Spirit of 2004 pushing Igor Karacic to feel Olympic spirit once more

15 Mar. 2024

Spirit of 2004 pushing Igor Karacic to feel Olympic spirit once more

A smile is never that far from Igor Karacic’s face. 

The Croatian centre back is speaking to ihf.info after a rest day training session at the ZAG Arena in Hanover, Germany – host of the Olympic Qualification Tournament #2.

Joking with his teammates and smiling all the way to the team bus in the car park outside, the talk covers a number of topics, including life after handball.

But right now, in March 2024, his life is handball.

He and his Croatia side, with newly-installed head coach Dagur Sigurdsson, have played once and won once here in Lower Saxony – a 35:29 victory over Austria.

The start was slow against the Austrians, but handball is a 60-minute game and for their time in Germany, results are all that matter. Wins equal Paris 2024 Olympic Games qualification and that is what they have done so far.

“Yesterday, I read an interview with our coach and he said ‘I don't need stuff for YouTube’ or something like that, he said: ‘it's most important to take these four, six points and to qualify to the Olympic Games’ – the most important thing is just winning these games and that's it,” said the 35-year-old, his solitary strike against the Austrians putting him up to 298 goals for his country, across 118 games.

And that is it.

Karacic wants one more taste of an Olympic Games with Croatia and the last opportunity will likely be Paris 2024 with Los Angeles 2028 coming just before his 40th birthday.

“I'm almost 36 and maybe it's the last Olympic Games tournament for me,” he said. “I will give everything tomorrow to try to beat Germany and to qualify through because I want to – maybe in the next two or three years – finish my career in a good way with a lot of tournaments, and the first of them is the Olympic Games. It's the most important thing now in my life.”

The Germans also won their opener, 41:29 against Algeria, with the hosts set to put up a strong challenge to Karacic and Croatia in gaining their second win, a victory which would represent almost the final step towards Paris 2024.

And the Games this summer are part of a feeling Karacic has had as long as he can remember – representing his country at the greatest competition of them all. 

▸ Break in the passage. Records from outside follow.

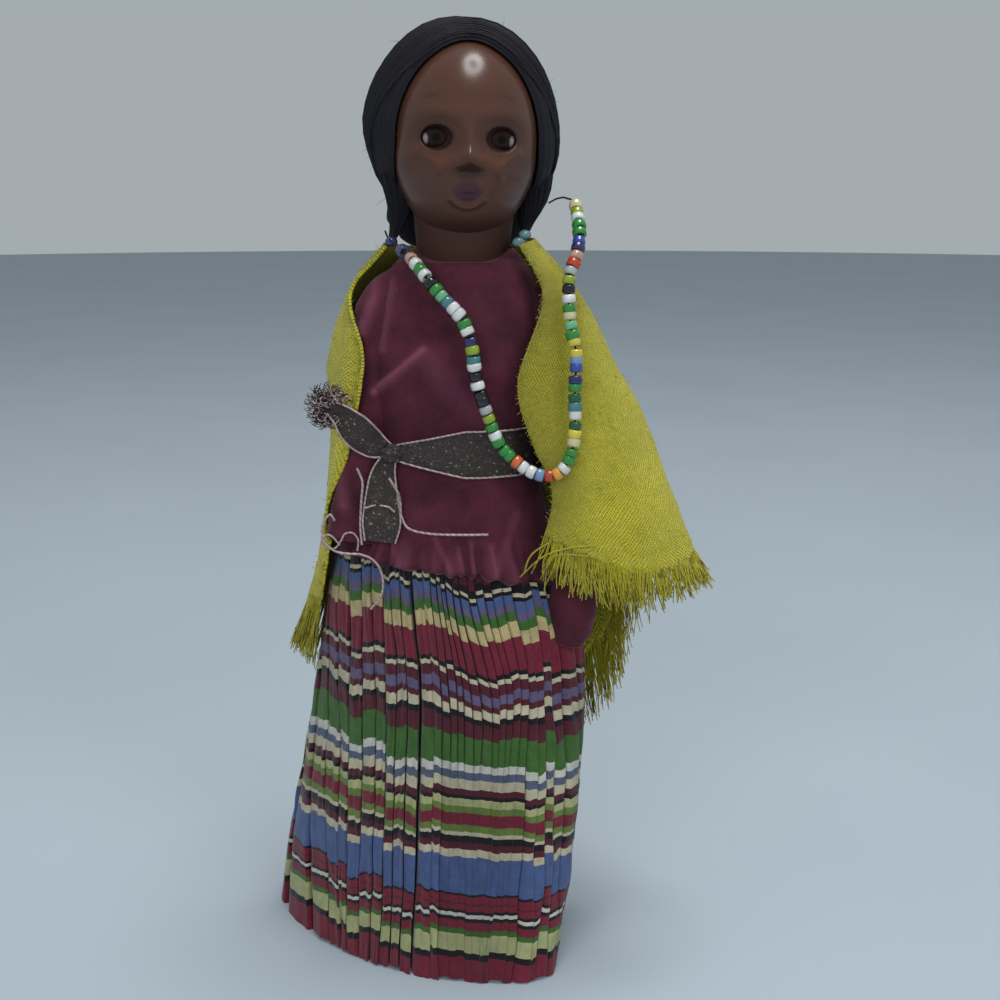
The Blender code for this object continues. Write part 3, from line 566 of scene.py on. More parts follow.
for vert in bm.verts:
    comb = 1 + 0.07 * noise.noise(Vector((vert.co.x * 9, 0, vert.co.z * 1.5)))
    vert[flow] = (vert.co.x * 30, vert.co.z * 10, 0)
    wide = math.copysign(abs(vert.co.x) ** 0.6, vert.co.x)
    vert.co = (wide * 15.0 * comb, vert.co.y * 4.2 * comb + 11.0, vert.co.z * 10.5 - 12.0)
bm.transform(HEAD)
from_bmesh("wig_nape", bm, mohair)

combed = []
for _ in range(520):
    side = random.choice((-1, 1))
    start, lift, girth = random.random() ** 1.3, random.uniform(0.02, 0.3), random.uniform(0.6, 1.2)
    reach = random.uniform(0.55, 1.0)
    line = []
    for k in range(16):
        t = k / 15
        turn = math.radians(90 - side * (122 * t - 2))
        share = start * 0.85 + (0.30 - start * 0.85) * smooth(0.2, 1.0, t) * 0.75
        point = hair_point(turn, max(0.01, share), lift)
        line.append((*(HEAD @ point), girth * (0.4 + 0.6 * min(1, 5 * t, 5 * (1.02 - t)))))
        if t > reach:
            break
    combed.append(line)
for side, lock in LOCKS.items():
    for _ in range(90):
        turn, near = random.uniform(0, math.tau), random.uniform(0.9, 1.08)
        line = []
        for k in range(9):
            t = k / 8
            x, y, z, radius = along(lock, t)
            turn += 0.1
            off = radius * near * 0.93
            spot_on = Vector((x + off * math.cos(turn), y + off * math.sin(turn), z))
            line.append((*(HEAD @ spot_on), 1 - 0.4 * t))
        combed.append(line)
from_lines("wig_strands", combed, 0.13, mohair)

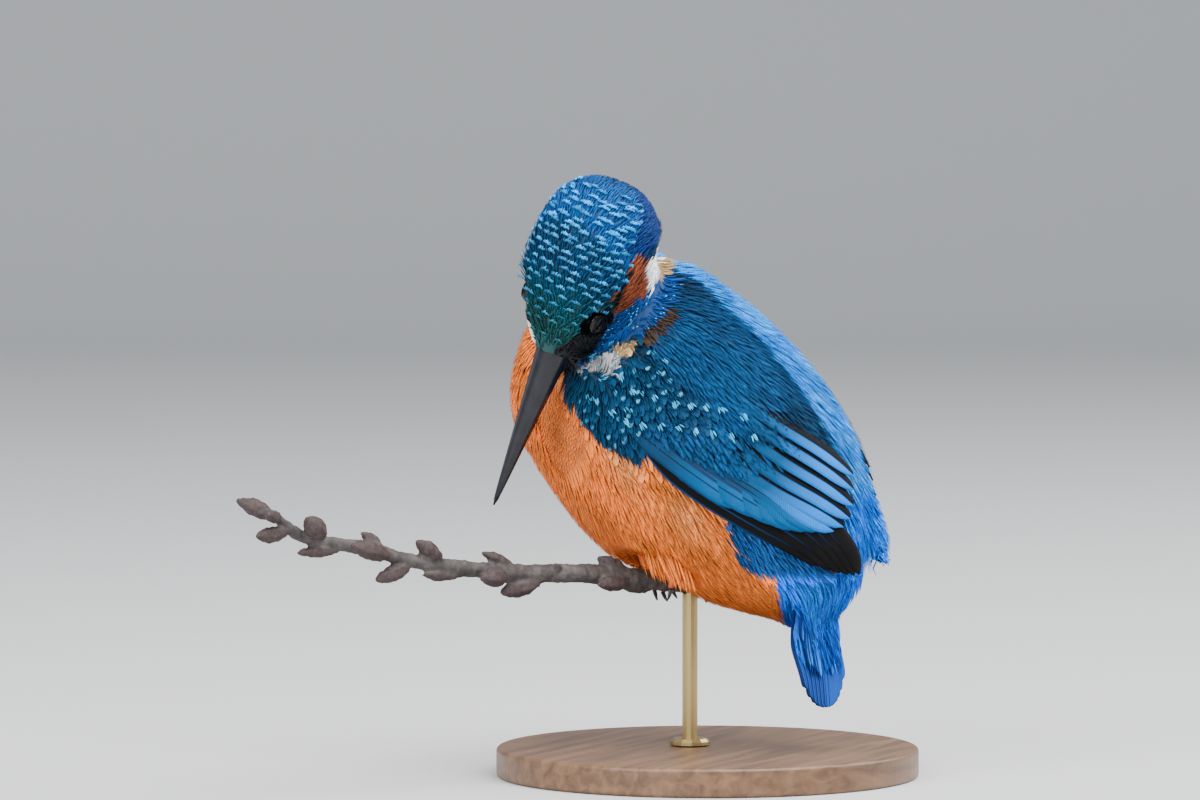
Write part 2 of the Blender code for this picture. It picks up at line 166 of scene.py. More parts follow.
def head_matrix():
    """From the head's frame, in metres, to the part's frame."""
    turn, bow, roll = (math.radians(a) for a in (HEAD_TURN, HEAD_BOW, HEAD_ROLL))
    level = Vector((math.sin(turn), -math.cos(turn), 0))
    bill = level * math.cos(bow) - Vector((0, 0, math.sin(bow)))
    crown = level * math.sin(bow) + Vector((0, 0, math.cos(bow)))
    crown.rotate(Matrix.Rotation(roll, 3, bill))
    matrix = Matrix((bill, crown.cross(bill), crown)).transposed().to_4x4()
    return Matrix.Translation(at(*HEAD_MIDDLE)) @ matrix


HEAD = head_matrix()
HEAD_BACK = np.array(HEAD.inverted())


def to_head(points):
    """Points in the part's frame as rows of x, y and z in the head's frame, in millimetres."""
    return (points @ HEAD_BACK[:3, :3].T + HEAD_BACK[:3, 3]) / MM


print("tip of the bill at", [round(v / MM, 1) for v in HEAD @ Vector((54 * MM, 0, -1.6 * MM))])

# %% [markdown]
# ## Camera
# The camera stands to the bird's left and a little behind it, level with its body. A long lens from far
# away keeps the bill and the tail at one scale, as a watcher's telescope shows them.

# %% Camera
VIEW_WIDTH = 250.0  # millimetres across the view at the bird
VIEW_RIGHT, VIEW_UP = -18.75, 38.125  # from the grip to the middle of the view
LENS, SENSOR = 200.0, 36.0
AZIMUTH, ELEVATION = 115.0, 3.0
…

That feeling was firmly embedded in his psyche – and that of the wider Croatian public – when their legendary national teams of the late 1990s and early 2000s were regulars on global podiums, where they collected two Olympic golds (1996, 2004) and an IHF World Championship gold (2003).

“The mentality of the Balkan people and the Croatia people is a high level if you speak just about handball and about the sport,” said the Kielce player, who represented Croatia at the Rio 2016 Olympic Games where his side finished fifth.

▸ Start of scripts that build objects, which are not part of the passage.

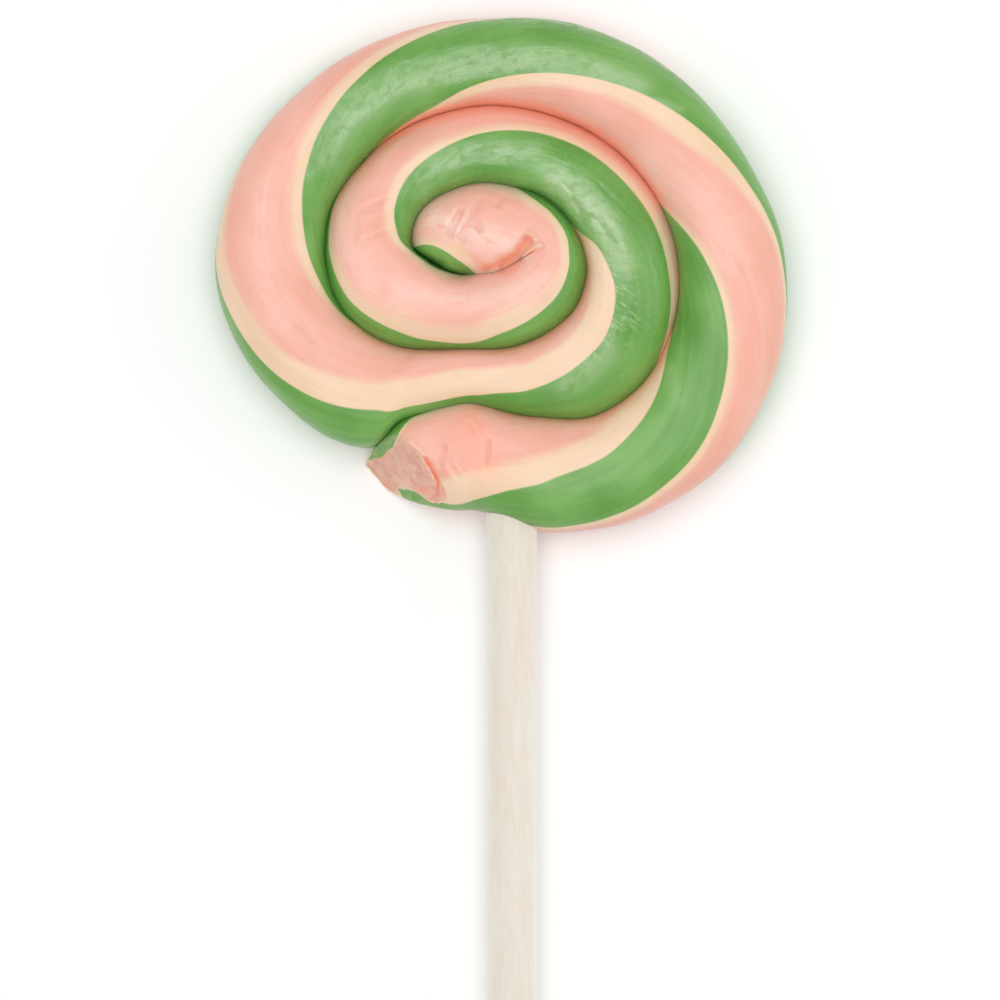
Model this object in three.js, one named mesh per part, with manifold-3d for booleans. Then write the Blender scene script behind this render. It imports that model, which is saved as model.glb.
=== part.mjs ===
// Swirl lollipop: a twisted rope of pulled sugar, coiled flat into a disc, on a rolled paper stick.
//
// Units are millimetres, +Z is up. The disc lies on its flat underside at z = 0 with its face up. The
// stick's axis is the line x = 0 and points along -Y. The origin is on the underside, below the first turn.
//
// The coil starts at a tip beside a short crease and winds outwards for almost three turns. Its angle, in
// degrees, runs clockwise seen from above: 0 points along +X, 90 along -Y. The rope's section at an angle
// stands on a ray that leaves the crease in that direction.
import * as THREE from "three";
import { mergeVertices } from "three/addons/utils/BufferGeometryUtils.js";
import Module from "manifold-3d";

const wasm = await Module();
wasm.setup();

const { clamp, degToRad, radToDeg, smoothstep } = THREE.MathUtils;

// ---- driving dimensions ------------------------------------------------------------------------------
const CREASE = { x: -4.62, y: 7.27, half: 7.03 }; // middle and half length of the crease in the coil's eye
const DROOP = { depth: 3.5, acrossX: 6.33, acrossY: 5.67, power: 2.9 }; // it hangs down in a smile
const TIP_ANGLE = -168;
const TAIL_ANGLE = 832;
const LEAN_ANGLE = 785; // from here on the sections lean towards the snipped end
const TURN_GAP = 0.24; // between one turn and the next
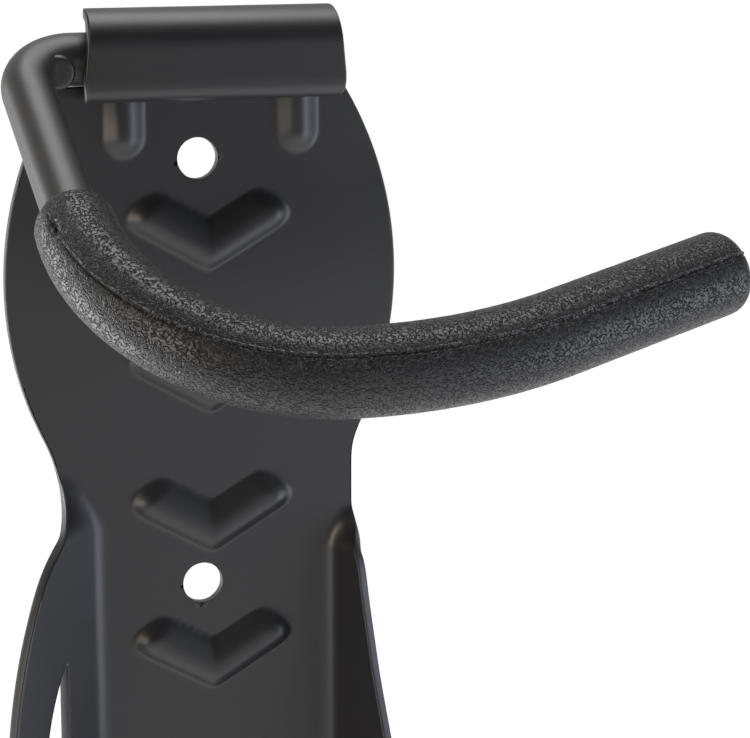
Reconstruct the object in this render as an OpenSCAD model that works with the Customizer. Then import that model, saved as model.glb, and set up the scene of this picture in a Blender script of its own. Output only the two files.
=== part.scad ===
// Bicycle wall rack: a pressed steel wall plate with a rolled-over head,
// a bent round hook held in that roll, and a rubber sleeve on the hook.
// Millimetres. Origin: centre of the top screw hole, on the wall face.
// +Z up, +Y into the wall, -Y towards the rider, +X to the hook's open side.

/* [Sheet] */
// Thickness of the pressed sheet
sheet_t = 2.4; // [1.8:0.1:3.2]

/* [Head of the plate] */
// Widest width of the oval head
head_w = 95; // [84:1:116]
// Radius of the head's side arcs
head_r = 85; // [60:1:120]
// Height of the widest place below the top screw hole
head_mid_drop = 28.5; // [24:0.5:34]
// Height of the shoulders above the top screw hole
shoulder_rise = 17.3; // [16:0.1:18]
// Width of the straight waist
waist_w = 73; // [66:1:84]
// Sideways offset of the cut outline from the line of screw holes
outline_dx = 1.3; // [0:0.1:2]

/* [Rolled seat for the hook] */
// Diameter of the hook rod
rod_d = 12; // [10:0.5:14]
// Radial clearance of the round rod in the roll
rod_fit = 0.05; // [0.02:0.01:0.1]
// How far the rod lies below the middle of the hollow
rod_drop = 0.8; // [0:0.1:1.5]
// How far outside the roll the rod's first bend starts
root_out = 1; // [0:0.1:3]
// How far the rod's key bites into the roll at top and bottom
key_bite = 0.05; // [0.02:0.01:0.1]
// Height of the hollow inside the roll
roll_hollow_h = 16.4; // [15:0.2:19.6]
// Width of the roll at its top
roll_w_top = 58.5; // [50:0.5:64]
// Width of the roll at its front lower edge
roll_w_bottom = 62; // [54:0.5:66]
// Width of the roll where it leaves the plate
roll_w_back = 53; // [46:0.5:58]
// Gap between the roll's lip and the plate
lip_gap = 0.4; // [0.2:0.1:1]

/* [Screw holes] */
// Diameter of the screw holes
screw_hole_d = 9.8; // [6:0.1:11]
// Distance from one screw hole to the next
screw_pitch = 102.7; // [85.6:0.1:123.2]

/* [Pressed ribs] */
// Sideways offset of the pressed shapes from the line of screw holes
press_dx = 2.4; // [0:0.1:2.5]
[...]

“The 2003 World Championship and 2004 Olympic Games gold medals were positive for us because in my generation, when I was in the youth team, idols for me were (Ivano) Balic, (Petar) Metlicic and (Blazenko) Lackovic – they showed me the way.

“I always believed and looked at a player like Ivano (Balic), or my brother (Ivan). I liked them a lot, their personalities,” he added. “It was good for me to have these people around me, to play with them, to train with them and to improve my game and my life in the end.

“I aways dream always about this, about the Croatian handball team, about these big tournaments. Now I enjoy them [myself as a player), maybe I'm on high level now. I just want to go with my team to try to give to our people, our spectators, something to celebrate.

“I just want to continue to be there in the Olympic Games and try to win some medals. It’s my dream and the dream of all of our guys here and it's really nice to be this part of this journey with the Croatian national team for the Olympic Games. My feeling now is maybe stronger than before.”

Looking to guide them not only to Paris 2024 but to the podium in France is Dagur Sigurdsson, the first non-Croatian head coach of the men’s team.

The Icelandic coach only had five sessions with the team, and just one of them with the full squad, before taking on Austria and Karacic is realistic about the immediate impact, but looking forward to what is to come down the road.

“It's difficult to say now,” said the player about if any aspect of training has already changed under the former Japan head coach. “He wants to improve our game but we didn't have a lot of time, maybe four or five days and it's not enough, for our coaches and for us [to change anything], but the most important thing is just to win these games and to qualify to the Olympic Games.

“If we qualify, we will have a lot of time to prepare, maybe 40, 50 days, and this is going to be a really good thing for us and for Croatia Handball with Dagur Sigurdsson.”

Karacic, who was born in Bosnia and Herzegovina and started his club career with HMRK Zrinjski Mostar, took time to reflect on his career in the sport and what is to come before boarding the bus back to the team hotel.

“I started handball with my brother when I was around seven and everything what I have in my life, it's because of handball,” said Karacic.

“I respect this sport; I respect handball and I really enjoy it. It’s not just a business, it's not just a sport, it's not just I'm an athlete or a professional player – handball is my life and maybe in the next few years it’s going to be the same.

“But when I finish my career, we'll see, maybe I will take some other jobs? Maybe I will just stop a little bit and I will see some other direction in my life maybe? But for now, the really big importance in my life is handball.”